Bust A Move seems to have been around since the dawn of time, but the series is still going strong. The Nintendo DS is the latest console to receive a version of the game in the form of the ingeniously titled Bust A Move DS. While the game obviously makes use of the handheld's unique touch screen, the game as a whole is about the same as it's ever been.
If you've been living in a world without puzzle games, Bust A Move is a rather simple, but fiendishly addictive little game. The goal is to clear the screen of coloured bubbles. If you create a collection of three or more bubbles of the same colour they will be removed from the screen, clearing the way to bubbles above them and also removing any bubbles attached to them from below. It's about as simple as a puzzle game could get.
Traditionally you've had to control the direction you shoot the bubbles with a d-pad or something similar, but the DS allows you to use the touch screen. The entire lower screen is dedicated to the bubble firing, showing you what bubble is coming next and what alternative bubble you can fire (a bubble that you have set aside). The firing mechanism works like a catapult, and while it takes some getting used to, it gives you a level of precision that isn't possible with a d-pad. If you so wish you can choose to use the d-pad to aim, but unless you're playing while on the move, there's really no point.
'Gameplay modes are sparse, but time consuming nonetheless.'
Gameplay modes are sparse, but time consuming nonetheless. The core 'puzzle mode' includes 250 screens that must be cleared, and when you've done that another 250 are unlocked. Alternatively you've got the 'Classic mode' that simply challenges you to keep going until the bubbles push bellow the lower line. This is the mode that you'll come back to time and time again after you're done with Puzzle mode, and while you've probably played it before, the addiction is still as strong as ever.
Things aren't quite as simple as they first seem, mainly due to a number of special bubbles that appear in the game. Star bubbles are perhaps the most useful, clearing all bubbles of the same colour that they hit. Rainbow bubbles change the colour of the bubbles next to it to the colour of the fired bubble, metal bubbles cannot be popped and bomb bubbles take out any bubbles that they touch.

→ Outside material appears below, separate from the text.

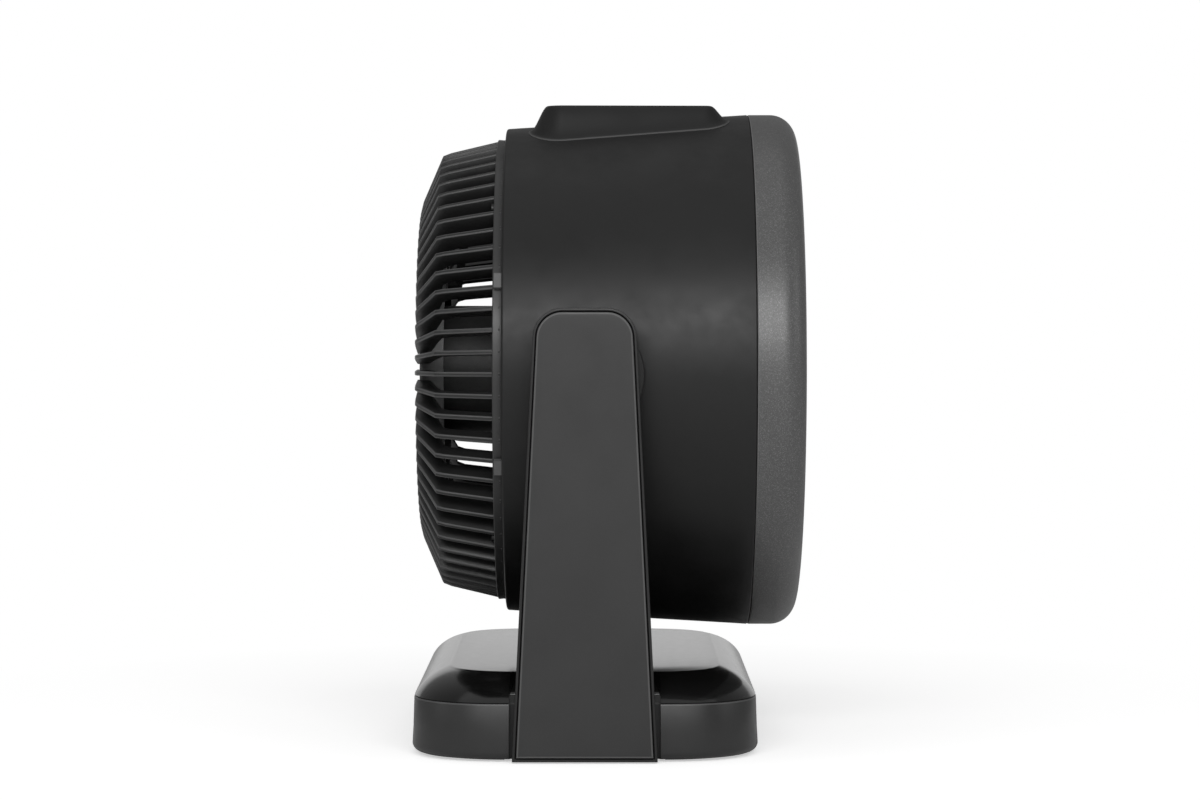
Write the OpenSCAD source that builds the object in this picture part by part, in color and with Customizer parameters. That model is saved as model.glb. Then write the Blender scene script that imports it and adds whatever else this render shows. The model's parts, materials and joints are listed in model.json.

Multiplayer games can be played with up to four friends (even if there's only one game card between the lot of you) or against four CPU players. To win in a multiplayer game you must survive longer than the other players, but the game also lets you attack opposing players with rows of bubbles. By successfully popping bubbles on your screen you earn diamonds and these diamonds can be used to attack other players individually or as a group. As with all games of this nature, multiplayer games become rather intense, and a quick game can quickly spiral into a best-of-nine marathon.
It seems rather trivial talking about the game's visuals as they really don't matter. The game is bright and colourful, and your character on the lower screen looks nice, but it's really a very basic looking game. The tunes that are pumped out are nice enough, but unless you've got headphones on anyone nearby might become a little aggravated by the general happiness of it all.
The touch screen controls take some getting used to, but you'll end up finding it hard to switch back to the rather imprecise d-pad. There are plenty of puzzles to work through and the other game modes and multiplayer support will keep you coming back for short sessions. Even if you've played a previous game in the series to death, this DS version is an absolute blast to play.